EXERCISE DESCRIPTION »
Tally the lines containing "None" and report the number alone.

DATA SHOWN »
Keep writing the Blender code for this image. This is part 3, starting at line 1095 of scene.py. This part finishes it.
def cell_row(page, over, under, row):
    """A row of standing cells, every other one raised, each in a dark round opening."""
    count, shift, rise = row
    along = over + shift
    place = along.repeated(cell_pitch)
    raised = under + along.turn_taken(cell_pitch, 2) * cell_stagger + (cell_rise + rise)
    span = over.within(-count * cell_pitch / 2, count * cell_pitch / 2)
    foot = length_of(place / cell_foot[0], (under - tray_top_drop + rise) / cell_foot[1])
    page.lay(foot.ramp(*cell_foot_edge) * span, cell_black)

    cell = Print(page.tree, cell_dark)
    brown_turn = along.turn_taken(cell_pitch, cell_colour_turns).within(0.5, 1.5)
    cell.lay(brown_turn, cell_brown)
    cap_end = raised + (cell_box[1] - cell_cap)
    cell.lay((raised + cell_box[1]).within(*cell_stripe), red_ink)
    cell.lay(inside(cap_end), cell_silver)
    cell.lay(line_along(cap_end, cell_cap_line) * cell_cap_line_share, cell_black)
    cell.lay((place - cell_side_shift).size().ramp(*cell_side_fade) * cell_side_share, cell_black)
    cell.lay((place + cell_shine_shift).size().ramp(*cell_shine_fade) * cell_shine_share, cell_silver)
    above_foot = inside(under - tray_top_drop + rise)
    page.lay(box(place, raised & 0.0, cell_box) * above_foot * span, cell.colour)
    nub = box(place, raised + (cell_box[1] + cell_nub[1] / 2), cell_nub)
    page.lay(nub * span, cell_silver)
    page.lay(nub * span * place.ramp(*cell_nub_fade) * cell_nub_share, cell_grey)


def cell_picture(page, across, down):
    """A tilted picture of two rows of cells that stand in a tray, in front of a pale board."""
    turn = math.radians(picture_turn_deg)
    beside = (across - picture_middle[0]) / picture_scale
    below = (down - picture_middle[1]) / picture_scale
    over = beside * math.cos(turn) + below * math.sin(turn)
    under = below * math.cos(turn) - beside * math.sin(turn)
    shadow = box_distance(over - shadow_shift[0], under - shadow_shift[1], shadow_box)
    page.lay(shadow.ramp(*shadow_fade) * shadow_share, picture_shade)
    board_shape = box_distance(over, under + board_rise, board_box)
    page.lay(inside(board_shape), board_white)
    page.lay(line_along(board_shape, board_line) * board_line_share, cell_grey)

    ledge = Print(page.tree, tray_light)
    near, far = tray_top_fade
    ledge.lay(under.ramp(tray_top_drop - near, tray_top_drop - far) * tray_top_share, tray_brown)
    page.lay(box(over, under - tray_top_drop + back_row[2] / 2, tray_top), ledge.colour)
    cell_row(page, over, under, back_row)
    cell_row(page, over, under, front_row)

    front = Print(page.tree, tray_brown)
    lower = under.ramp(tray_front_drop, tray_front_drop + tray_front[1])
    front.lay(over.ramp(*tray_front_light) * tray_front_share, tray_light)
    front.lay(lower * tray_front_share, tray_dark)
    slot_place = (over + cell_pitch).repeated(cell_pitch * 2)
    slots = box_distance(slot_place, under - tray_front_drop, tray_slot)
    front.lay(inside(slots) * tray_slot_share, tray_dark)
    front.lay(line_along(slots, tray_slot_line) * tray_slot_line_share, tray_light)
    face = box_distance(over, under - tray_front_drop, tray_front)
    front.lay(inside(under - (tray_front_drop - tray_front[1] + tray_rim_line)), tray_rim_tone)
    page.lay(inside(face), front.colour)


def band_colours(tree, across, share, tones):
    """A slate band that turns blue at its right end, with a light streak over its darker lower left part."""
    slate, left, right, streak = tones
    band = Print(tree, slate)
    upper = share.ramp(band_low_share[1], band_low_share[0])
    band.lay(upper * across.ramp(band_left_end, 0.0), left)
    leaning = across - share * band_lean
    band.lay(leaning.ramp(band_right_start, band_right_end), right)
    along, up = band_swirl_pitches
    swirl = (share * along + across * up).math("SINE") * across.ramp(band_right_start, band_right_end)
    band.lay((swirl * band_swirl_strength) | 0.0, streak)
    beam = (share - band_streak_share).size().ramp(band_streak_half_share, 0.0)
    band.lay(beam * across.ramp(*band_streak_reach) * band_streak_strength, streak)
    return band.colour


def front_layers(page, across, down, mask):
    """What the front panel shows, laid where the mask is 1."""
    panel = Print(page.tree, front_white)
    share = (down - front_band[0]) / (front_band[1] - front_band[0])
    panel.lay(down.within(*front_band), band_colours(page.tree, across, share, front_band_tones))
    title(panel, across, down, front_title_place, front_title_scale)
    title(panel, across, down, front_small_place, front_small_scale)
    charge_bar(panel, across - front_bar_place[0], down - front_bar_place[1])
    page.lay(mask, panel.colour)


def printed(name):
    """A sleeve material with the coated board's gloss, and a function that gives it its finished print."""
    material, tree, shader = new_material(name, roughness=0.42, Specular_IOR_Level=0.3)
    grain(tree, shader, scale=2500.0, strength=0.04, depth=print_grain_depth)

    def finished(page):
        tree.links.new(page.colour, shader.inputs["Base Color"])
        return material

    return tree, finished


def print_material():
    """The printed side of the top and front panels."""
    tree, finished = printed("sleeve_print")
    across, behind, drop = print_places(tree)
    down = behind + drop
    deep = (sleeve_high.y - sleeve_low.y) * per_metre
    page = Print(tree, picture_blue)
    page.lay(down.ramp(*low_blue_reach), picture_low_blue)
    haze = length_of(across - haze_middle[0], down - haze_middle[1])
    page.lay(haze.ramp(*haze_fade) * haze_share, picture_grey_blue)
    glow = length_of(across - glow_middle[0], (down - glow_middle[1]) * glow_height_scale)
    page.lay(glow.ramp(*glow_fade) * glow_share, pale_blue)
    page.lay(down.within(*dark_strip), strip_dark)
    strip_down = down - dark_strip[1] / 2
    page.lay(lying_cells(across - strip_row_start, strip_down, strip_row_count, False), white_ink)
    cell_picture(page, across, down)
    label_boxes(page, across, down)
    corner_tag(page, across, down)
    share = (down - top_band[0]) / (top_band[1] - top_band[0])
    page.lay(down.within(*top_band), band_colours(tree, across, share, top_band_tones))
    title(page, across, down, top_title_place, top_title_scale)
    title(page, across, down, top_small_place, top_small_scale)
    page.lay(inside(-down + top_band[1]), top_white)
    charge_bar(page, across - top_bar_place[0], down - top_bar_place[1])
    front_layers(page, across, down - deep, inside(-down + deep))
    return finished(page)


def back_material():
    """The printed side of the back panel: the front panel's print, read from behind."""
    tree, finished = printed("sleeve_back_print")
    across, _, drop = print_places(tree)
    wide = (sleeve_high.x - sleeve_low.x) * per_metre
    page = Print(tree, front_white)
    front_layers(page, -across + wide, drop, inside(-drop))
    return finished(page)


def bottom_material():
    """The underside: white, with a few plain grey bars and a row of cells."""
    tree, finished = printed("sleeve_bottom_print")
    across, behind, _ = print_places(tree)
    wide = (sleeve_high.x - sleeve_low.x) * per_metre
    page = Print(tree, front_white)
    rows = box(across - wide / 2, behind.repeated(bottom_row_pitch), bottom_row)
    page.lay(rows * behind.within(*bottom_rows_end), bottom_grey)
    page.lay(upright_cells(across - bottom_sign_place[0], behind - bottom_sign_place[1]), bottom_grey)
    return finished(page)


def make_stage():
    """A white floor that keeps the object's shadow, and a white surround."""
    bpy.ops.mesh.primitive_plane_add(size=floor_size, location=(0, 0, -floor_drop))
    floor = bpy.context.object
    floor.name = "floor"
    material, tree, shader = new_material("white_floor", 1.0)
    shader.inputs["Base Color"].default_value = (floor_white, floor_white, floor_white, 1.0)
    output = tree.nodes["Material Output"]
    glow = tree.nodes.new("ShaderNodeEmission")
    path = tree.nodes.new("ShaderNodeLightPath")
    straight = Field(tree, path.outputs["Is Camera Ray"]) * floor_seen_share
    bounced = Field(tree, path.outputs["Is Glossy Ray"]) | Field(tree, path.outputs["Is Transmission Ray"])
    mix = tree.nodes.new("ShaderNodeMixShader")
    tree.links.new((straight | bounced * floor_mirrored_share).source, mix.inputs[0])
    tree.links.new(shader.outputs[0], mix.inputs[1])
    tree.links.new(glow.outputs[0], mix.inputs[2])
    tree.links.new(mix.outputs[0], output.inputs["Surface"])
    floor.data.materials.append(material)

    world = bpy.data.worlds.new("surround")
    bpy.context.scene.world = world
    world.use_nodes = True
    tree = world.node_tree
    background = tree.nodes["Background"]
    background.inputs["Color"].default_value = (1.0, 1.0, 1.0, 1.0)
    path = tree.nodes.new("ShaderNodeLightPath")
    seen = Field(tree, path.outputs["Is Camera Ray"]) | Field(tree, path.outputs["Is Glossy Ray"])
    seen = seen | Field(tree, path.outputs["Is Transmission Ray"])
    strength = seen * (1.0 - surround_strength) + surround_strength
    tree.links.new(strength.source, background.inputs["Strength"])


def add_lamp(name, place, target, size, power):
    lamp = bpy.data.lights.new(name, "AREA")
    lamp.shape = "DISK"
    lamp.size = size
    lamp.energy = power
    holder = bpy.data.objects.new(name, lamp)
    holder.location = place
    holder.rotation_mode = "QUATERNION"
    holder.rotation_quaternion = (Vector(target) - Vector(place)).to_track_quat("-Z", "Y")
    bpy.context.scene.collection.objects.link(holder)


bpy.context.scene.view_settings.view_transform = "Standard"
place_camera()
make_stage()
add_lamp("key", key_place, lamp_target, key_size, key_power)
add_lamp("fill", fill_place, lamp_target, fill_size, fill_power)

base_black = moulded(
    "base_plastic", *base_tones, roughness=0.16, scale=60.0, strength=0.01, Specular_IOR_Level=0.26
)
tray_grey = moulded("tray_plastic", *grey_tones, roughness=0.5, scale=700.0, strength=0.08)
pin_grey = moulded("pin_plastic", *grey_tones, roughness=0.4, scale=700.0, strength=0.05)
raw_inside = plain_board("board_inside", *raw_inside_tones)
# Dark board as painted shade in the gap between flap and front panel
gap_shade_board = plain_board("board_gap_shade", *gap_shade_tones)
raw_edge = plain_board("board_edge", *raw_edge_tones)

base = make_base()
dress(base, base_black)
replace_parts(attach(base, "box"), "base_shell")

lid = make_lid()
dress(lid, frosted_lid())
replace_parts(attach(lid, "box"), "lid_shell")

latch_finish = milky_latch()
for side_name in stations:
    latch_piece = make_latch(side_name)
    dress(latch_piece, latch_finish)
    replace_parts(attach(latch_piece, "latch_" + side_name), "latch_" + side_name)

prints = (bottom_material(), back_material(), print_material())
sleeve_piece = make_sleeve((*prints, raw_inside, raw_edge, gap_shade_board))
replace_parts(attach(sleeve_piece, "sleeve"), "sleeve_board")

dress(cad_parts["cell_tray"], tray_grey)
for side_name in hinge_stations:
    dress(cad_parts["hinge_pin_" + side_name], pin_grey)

--

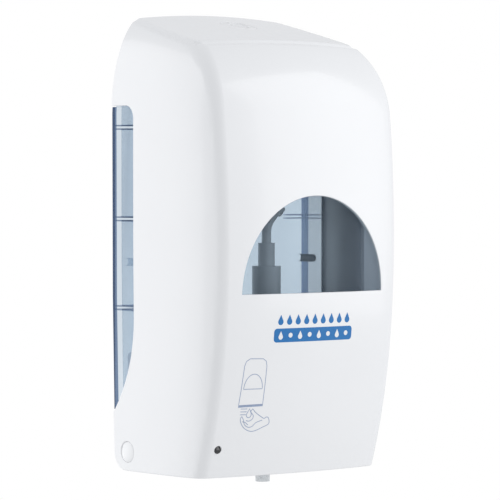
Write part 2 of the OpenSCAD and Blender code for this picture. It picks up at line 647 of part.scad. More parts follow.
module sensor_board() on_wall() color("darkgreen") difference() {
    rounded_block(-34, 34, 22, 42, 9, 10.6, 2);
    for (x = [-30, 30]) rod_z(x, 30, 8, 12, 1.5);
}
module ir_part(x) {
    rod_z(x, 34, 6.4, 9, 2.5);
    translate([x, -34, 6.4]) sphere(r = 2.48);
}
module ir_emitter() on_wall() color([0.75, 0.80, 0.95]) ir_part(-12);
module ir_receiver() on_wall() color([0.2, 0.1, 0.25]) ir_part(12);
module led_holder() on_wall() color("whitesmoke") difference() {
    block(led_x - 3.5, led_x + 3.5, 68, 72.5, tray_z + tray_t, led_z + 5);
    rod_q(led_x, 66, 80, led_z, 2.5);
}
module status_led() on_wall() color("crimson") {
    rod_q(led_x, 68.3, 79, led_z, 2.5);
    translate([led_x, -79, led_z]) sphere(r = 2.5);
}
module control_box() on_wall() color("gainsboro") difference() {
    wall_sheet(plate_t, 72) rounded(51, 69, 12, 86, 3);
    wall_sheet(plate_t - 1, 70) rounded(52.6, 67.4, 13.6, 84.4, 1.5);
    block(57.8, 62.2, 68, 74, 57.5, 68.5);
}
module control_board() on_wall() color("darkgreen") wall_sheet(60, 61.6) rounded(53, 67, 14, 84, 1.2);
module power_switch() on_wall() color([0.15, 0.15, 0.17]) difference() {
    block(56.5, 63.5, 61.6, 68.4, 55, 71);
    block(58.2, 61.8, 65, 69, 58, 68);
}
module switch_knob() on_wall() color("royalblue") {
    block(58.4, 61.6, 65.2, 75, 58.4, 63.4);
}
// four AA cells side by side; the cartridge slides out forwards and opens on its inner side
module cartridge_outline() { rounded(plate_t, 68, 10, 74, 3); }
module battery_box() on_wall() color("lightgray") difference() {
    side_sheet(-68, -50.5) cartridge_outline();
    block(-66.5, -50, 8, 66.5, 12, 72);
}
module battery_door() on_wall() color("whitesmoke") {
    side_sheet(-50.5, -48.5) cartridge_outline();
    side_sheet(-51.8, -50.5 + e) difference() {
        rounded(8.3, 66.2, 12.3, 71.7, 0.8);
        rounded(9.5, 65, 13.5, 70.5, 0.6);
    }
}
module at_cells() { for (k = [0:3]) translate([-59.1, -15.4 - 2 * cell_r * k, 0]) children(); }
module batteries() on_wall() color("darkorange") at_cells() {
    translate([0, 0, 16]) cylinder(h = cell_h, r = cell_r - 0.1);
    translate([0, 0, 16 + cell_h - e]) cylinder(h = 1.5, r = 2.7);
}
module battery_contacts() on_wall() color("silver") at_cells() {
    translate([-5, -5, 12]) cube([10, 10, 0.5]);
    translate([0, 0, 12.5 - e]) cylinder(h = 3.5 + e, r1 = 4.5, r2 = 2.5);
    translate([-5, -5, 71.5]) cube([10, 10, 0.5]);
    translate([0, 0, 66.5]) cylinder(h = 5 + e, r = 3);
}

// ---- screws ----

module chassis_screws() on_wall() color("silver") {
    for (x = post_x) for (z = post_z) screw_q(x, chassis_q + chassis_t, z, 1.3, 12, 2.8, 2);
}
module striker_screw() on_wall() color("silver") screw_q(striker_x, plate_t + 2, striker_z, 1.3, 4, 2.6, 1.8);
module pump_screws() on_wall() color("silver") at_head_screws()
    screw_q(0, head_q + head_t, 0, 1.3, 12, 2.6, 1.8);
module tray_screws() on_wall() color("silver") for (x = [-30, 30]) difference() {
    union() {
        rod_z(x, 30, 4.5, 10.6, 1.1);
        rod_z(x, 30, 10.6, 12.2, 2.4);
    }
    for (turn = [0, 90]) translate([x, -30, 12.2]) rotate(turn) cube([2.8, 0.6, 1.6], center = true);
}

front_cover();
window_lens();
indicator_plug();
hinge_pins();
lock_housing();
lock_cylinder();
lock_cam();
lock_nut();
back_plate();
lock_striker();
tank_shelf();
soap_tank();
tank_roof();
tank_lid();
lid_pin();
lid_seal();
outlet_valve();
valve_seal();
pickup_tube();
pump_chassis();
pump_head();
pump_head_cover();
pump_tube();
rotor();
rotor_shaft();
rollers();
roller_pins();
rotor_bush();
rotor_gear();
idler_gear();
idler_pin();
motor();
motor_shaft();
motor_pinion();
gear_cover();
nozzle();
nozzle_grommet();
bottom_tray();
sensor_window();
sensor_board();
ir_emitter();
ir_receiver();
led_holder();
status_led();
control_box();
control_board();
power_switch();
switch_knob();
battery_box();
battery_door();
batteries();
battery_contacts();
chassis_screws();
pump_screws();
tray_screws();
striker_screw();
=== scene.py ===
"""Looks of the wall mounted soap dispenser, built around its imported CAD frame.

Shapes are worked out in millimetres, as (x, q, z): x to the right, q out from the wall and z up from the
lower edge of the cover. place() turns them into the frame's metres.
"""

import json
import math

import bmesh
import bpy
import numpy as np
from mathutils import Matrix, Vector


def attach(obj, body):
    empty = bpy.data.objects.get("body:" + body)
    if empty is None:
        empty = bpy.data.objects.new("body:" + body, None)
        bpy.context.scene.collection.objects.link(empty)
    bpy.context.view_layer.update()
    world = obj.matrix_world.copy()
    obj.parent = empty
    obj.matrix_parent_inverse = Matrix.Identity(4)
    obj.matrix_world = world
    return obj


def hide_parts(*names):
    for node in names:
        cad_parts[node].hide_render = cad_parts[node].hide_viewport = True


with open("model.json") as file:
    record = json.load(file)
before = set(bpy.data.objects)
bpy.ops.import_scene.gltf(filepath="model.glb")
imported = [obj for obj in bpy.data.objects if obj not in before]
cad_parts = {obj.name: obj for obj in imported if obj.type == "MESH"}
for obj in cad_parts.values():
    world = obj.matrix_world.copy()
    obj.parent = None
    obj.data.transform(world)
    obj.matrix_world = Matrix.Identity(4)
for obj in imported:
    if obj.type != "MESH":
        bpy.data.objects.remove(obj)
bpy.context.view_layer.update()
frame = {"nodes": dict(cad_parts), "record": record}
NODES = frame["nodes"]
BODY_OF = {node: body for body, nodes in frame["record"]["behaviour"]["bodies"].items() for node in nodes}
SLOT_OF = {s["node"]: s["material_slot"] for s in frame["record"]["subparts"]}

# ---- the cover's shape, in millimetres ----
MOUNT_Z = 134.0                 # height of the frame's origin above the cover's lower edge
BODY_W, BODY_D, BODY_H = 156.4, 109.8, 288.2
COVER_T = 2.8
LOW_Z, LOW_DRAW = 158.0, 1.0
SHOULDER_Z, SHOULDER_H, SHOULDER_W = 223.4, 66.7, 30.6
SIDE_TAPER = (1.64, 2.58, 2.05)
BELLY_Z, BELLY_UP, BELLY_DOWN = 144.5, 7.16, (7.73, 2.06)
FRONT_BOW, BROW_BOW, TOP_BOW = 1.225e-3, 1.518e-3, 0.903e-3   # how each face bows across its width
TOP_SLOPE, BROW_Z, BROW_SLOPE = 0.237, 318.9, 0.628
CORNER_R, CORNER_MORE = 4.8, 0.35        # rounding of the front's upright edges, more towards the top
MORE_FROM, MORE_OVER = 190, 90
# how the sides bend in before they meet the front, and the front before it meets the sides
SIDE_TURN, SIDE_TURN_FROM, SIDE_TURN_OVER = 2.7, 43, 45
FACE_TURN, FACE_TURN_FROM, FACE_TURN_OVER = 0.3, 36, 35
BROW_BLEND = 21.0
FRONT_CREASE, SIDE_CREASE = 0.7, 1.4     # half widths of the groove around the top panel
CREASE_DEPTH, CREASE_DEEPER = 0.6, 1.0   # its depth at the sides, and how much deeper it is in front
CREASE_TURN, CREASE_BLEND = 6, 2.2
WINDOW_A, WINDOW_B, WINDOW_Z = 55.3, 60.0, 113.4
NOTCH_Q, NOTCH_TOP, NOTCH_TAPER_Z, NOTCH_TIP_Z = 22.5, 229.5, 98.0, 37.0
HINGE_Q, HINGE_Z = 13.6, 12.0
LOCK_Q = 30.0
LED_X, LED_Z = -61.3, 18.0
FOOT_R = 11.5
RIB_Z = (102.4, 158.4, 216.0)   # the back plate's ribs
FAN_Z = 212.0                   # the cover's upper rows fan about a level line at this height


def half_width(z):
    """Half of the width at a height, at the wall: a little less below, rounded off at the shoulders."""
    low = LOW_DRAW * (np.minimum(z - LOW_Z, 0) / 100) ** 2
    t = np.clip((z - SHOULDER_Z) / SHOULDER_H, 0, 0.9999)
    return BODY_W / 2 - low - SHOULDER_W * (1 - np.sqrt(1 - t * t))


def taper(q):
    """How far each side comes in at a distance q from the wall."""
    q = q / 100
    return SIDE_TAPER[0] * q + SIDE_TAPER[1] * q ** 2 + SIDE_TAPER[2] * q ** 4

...

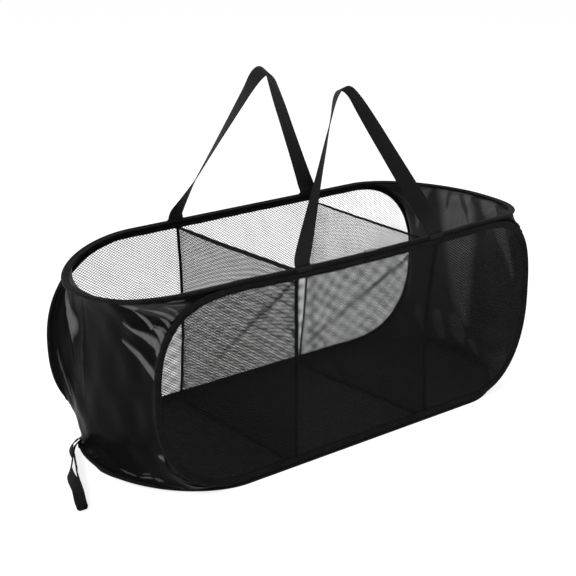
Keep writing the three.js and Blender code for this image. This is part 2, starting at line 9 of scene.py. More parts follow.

SOLUTION FOR THIS EXERCISE »
3